##### SUPPLIED INFORMATION

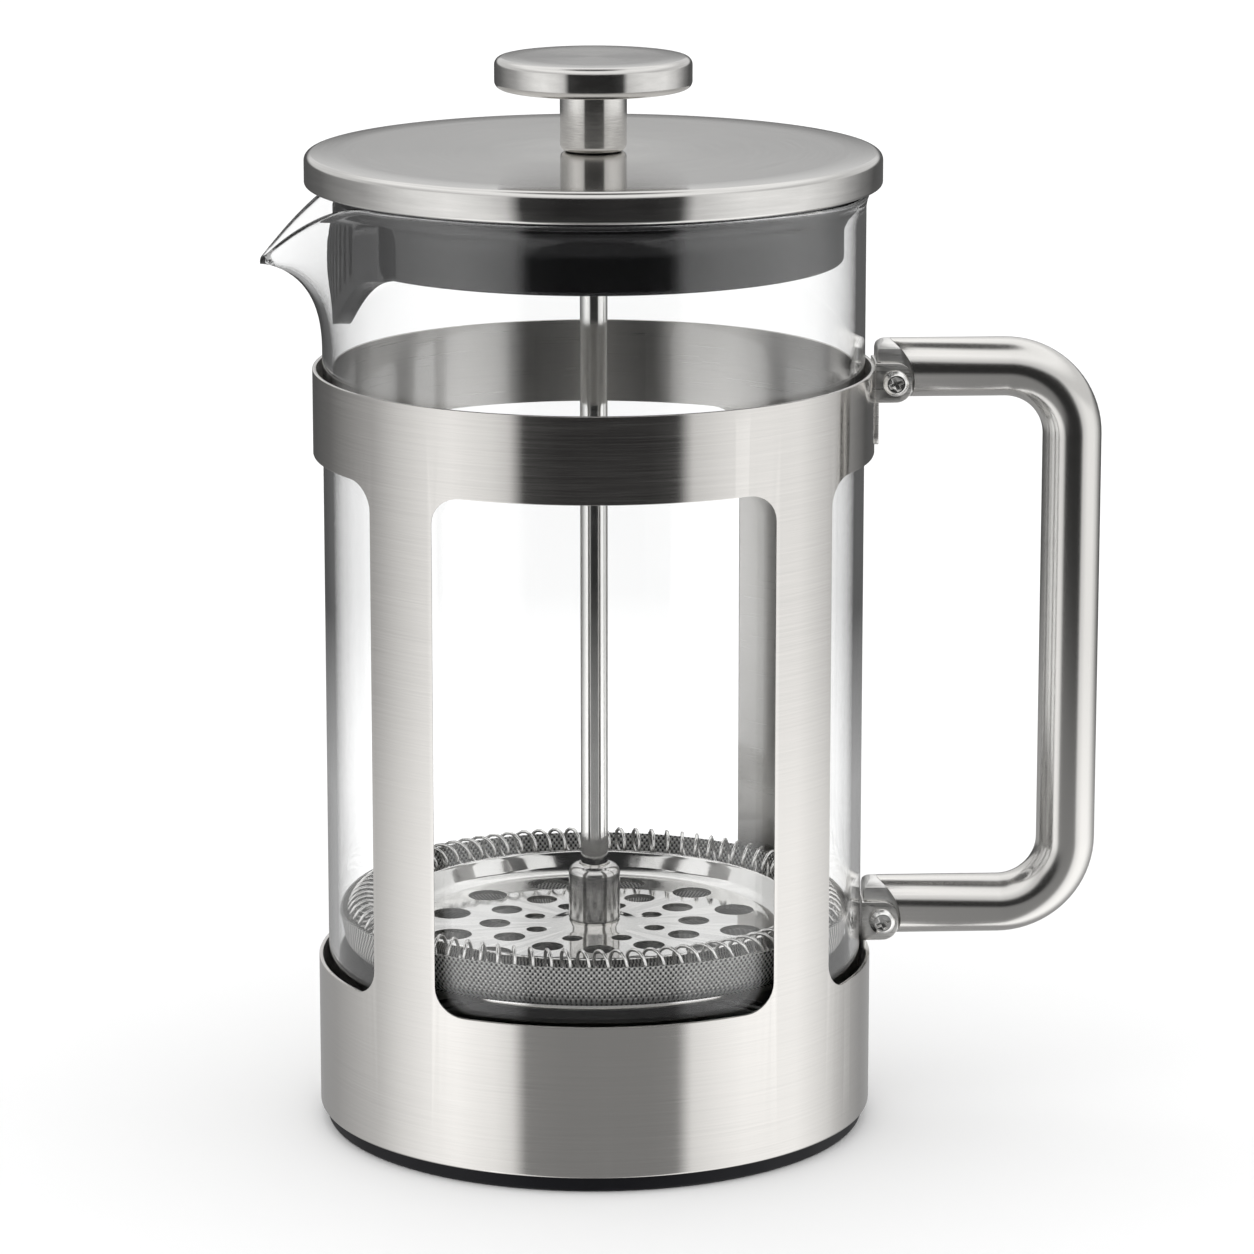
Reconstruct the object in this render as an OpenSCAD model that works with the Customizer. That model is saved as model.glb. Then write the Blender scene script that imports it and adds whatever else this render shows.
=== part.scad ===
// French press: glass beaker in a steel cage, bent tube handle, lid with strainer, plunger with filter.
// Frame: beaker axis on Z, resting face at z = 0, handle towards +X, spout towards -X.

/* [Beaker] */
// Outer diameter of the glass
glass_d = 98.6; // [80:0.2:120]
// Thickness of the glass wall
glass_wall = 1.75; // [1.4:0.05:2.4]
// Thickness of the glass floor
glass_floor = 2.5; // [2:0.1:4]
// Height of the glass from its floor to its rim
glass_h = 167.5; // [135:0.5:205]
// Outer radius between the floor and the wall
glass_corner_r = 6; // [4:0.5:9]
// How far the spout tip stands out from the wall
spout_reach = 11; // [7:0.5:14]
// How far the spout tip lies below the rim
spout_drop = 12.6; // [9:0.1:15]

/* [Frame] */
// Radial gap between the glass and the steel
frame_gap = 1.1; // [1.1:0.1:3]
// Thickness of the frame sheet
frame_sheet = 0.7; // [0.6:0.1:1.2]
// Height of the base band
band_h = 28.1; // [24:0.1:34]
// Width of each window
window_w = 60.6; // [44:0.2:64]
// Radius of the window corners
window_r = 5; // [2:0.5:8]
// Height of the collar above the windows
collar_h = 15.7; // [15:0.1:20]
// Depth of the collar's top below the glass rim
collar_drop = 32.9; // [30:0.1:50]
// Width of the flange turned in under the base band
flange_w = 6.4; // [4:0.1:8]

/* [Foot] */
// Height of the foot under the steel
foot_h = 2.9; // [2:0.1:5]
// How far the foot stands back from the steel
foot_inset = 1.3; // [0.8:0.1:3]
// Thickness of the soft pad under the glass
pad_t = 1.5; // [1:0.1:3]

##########

> **REQUIREMENT**
Begin with the first line of the listing and copy exactly through the line that contains "flange_w = 6.4; // [4:0.1:8]", please, keeping both ends and leaving out everything after.

> **FINAL RESULT**
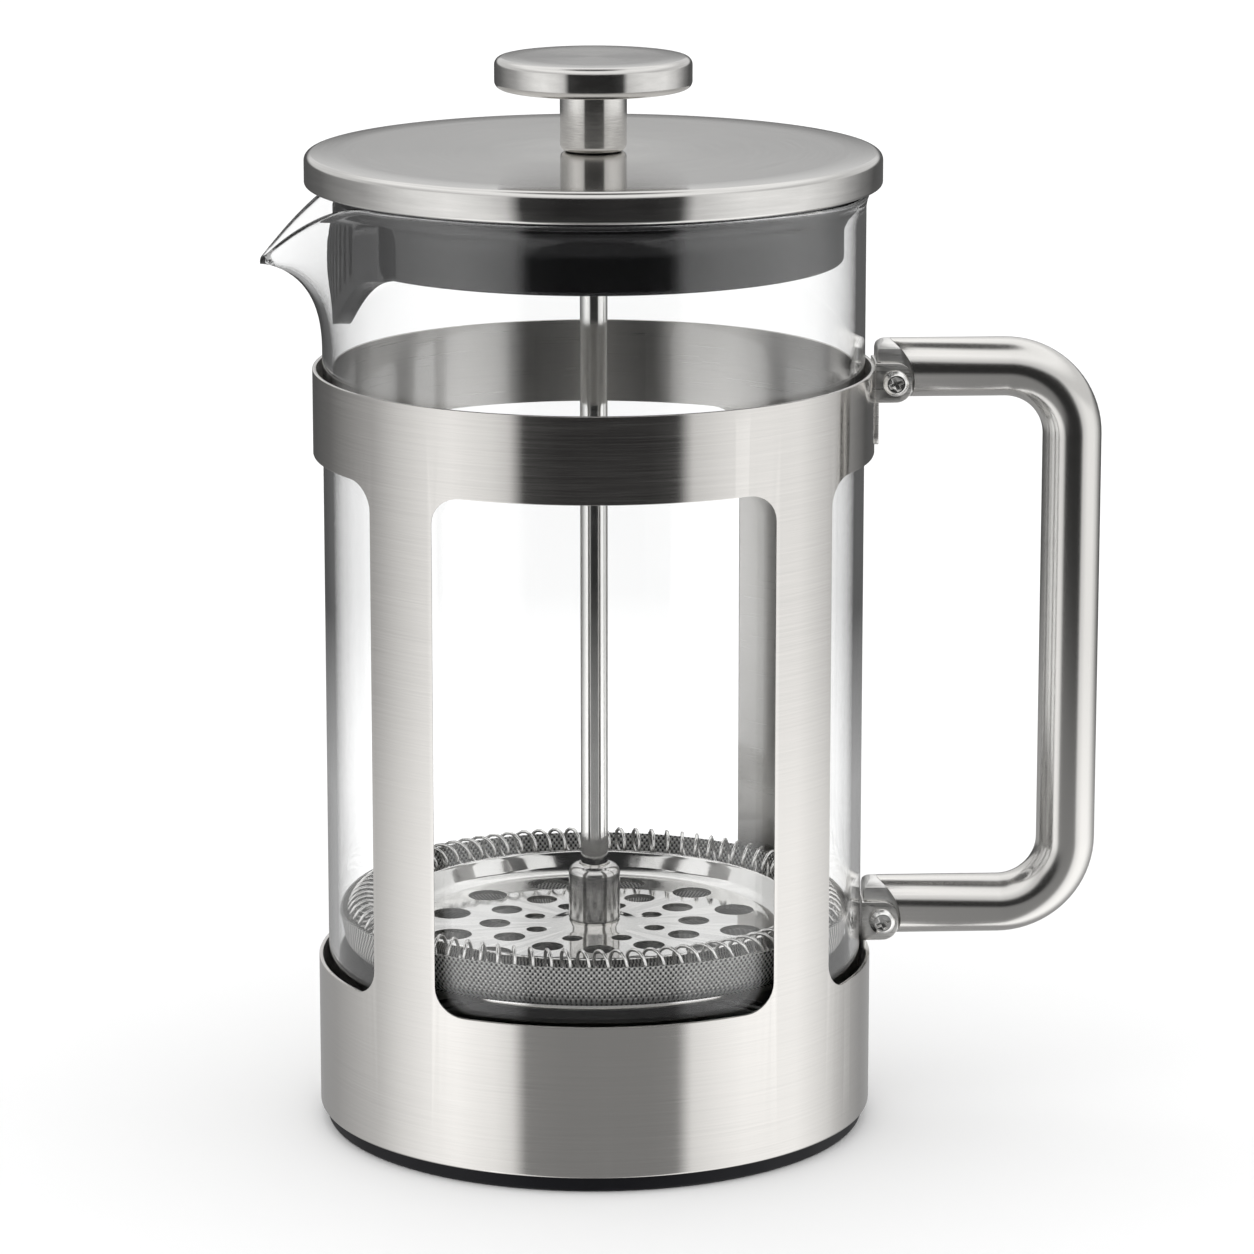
Reconstruct the object in this render as an OpenSCAD model that works with the Customizer. That model is saved as model.glb. Then write the Blender scene script that imports it and adds whatever else this render shows.
=== part.scad ===
// French press: glass beaker in a steel cage, bent tube handle, lid with strainer, plunger with filter.
// Frame: beaker axis on Z, resting face at z = 0, handle towards +X, spout towards -X.

/* [Beaker] */
// Outer diameter of the glass
glass_d = 98.6; // [80:0.2:120]
// Thickness of the glass wall
glass_wall = 1.75; // [1.4:0.05:2.4]
// Thickness of the glass floor
glass_floor = 2.5; // [2:0.1:4]
// Height of the glass from its floor to its rim
glass_h = 167.5; // [135:0.5:205]
// Outer radius between the floor and the wall
glass_corner_r = 6; // [4:0.5:9]
// How far the spout tip stands out from the wall
spout_reach = 11; // [7:0.5:14]
// How far the spout tip lies below the rim
spout_drop = 12.6; // [9:0.1:15]

/* [Frame] */
// Radial gap between the glass and the steel
frame_gap = 1.1; // [1.1:0.1:3]
// Thickness of the frame sheet
frame_sheet = 0.7; // [0.6:0.1:1.2]
// Height of the base band
band_h = 28.1; // [24:0.1:34]
// Width of each window
window_w = 60.6; // [44:0.2:64]
// Radius of the window corners
window_r = 5; // [2:0.5:8]
// Height of the collar above the windows
collar_h = 15.7; // [15:0.1:20]
// Depth of the collar's top below the glass rim
collar_drop = 32.9; // [30:0.1:50]
// Width of the flange turned in under the base band
flange_w = 6.4; // [4:0.1:8]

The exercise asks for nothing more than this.